4. Inadequate discharge. The collected water has to go somewhere. Terminating a drain without a positive outlet creates a saturated dead end that can cause more problems than no drain at all.

5. Ignoring surface water. Subsurface drains do not handle surface runoff. You need both surface and subsurface drainage systems working together.

6. Underestimating flow volumes. Hillside drainage volumes can be enormous during heavy rain events. Size pipes and swales for the design storm, not for average conditions.

7. Poor construction sequencing. Installing drainage after backfill and grading is much harder and more expensive than doing it during the initial excavation. Plan the drainage work into the overall construction sequence from the beginning.
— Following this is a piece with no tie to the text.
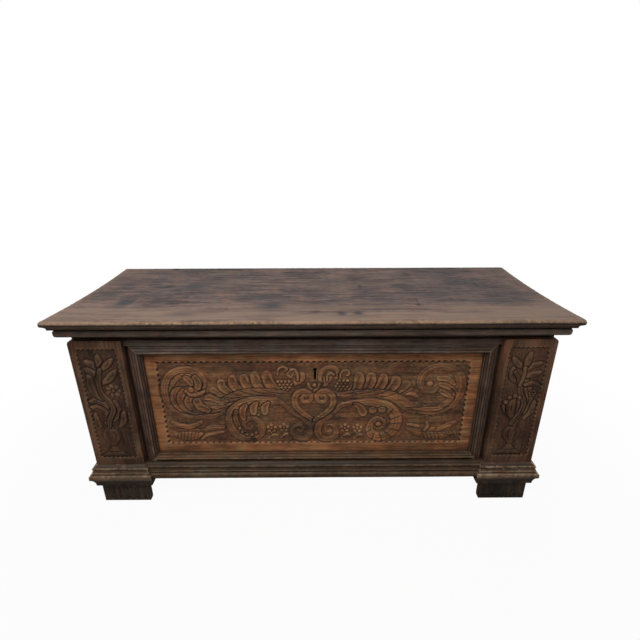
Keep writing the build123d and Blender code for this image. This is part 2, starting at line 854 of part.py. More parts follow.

Inspection and Maintenance

Hillside drainage systems need periodic inspection, especially after heavy rain events.

Annual Inspection Checklist

• Check all drain outlets for blockage or sediment buildup
• Walk the curtain drain alignment looking for sinkholes or settlement
• Inspect swales for erosion, sediment accumulation, or vegetation damage
• Check retaining wall drainage for flow at weep holes
• Verify that surface grading still directs water away from structures

Maintenance Tasks

• Clear debris from drain outlets
• Remove sediment from swales and catch basins
• Repair erosion damage promptly before it progresses
• Flush perforated pipes with water if flow is reduced
• Re-seed or repair vegetation on slopes as needed

If you are managing multiple hillside projects, Projul’s scheduling and documentation features make it straightforward to track warranty inspections and maintenance items. Check out the pricing to see which plan fits your operation, or request a demo to see the platform in action.

Wrapping Up

Hillside drainage is not glamorous work, but it is some of the most important work on any sloped building site. The drains you install today determine whether the building stays dry, the slopes stay stable, and the landscaping survives for decades. Take the time to investigate the site conditions, design the right combination of systems, and build them correctly the first time. Your clients and your reputation will both be better for it.